Логический идеал точности не распространяется на все языковые игры. Однако суждение о том, что в нелогических формах языка присутствует «точность», будет ложным. В обыденном языке все выражения, содержащие слово «точный», непереводимы посредством анализа в синонимичные слова типа «аккуратный», «ровный» (счёт), «пунктуальный» и т. д. Например, когда мы говорим: «Восемь поделить на четыре будет ровно два» или «За этот вечер сгорело точь-в-точь две свечки», то здесь имеется в виду количественная точность, редуцируемая к математическим понятиям. Точно так же, когда мы говорим: «Высказывание "Я живу в Санкт-Петербурге" точнее, чем высказывание "Я живу в России"», речь идёт о большей логической точности первого высказывания, даже если говорящий это не осознаёт. Учение Витгенштейна о наличии каких-то альтернативных критериев «точности», кроме логических и математических, выражено в суждении: «Когда мы создаём "идеальные языки", то это делается не для того, чтобы заменить наш собственный язык этим искусственным языком, но лишь для того, чтобы устранить некоторые затруднения, возникающие в сознании тех, кто полагает, что он достиг точного употребления обычного слова» (Витгенштейн. 1999. С. 51).

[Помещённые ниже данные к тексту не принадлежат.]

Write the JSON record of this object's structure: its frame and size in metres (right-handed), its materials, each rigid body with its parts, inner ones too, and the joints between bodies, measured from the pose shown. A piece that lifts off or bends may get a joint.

Характерно, что Витгенштейн, стремясь только «описывать» языковые игры, постоянно стремится найти критерии достоверности в области реальности, а не в области языка: «Должно быть доказано, что исключена ошибка. Ибо это всего лишь уверение в том, что я здесь не могу ошибаться, факт же, что я не ошибаюсь в этом, должен устанавливаться объективно» (Витгенштейн. О достоверности. 1994. § 15). Для Витгенштейна недостаточно сказать: «Я не ошибаюсь», необходимо доказать это. В критической литературе о Витгенштейне распространено мнение, что он отвергал связи между языком и действительностью, что критерии «уверенности» лежат «внутри» языковой игры. Между тем это относится, скорее, к последователям философа. Сам Витгенштейн опроверг бы это мнение.
Концепция языковых игр оказала большое влияние на развитие философии и гуманитарных наук, не потеряв своей актуальности доныне.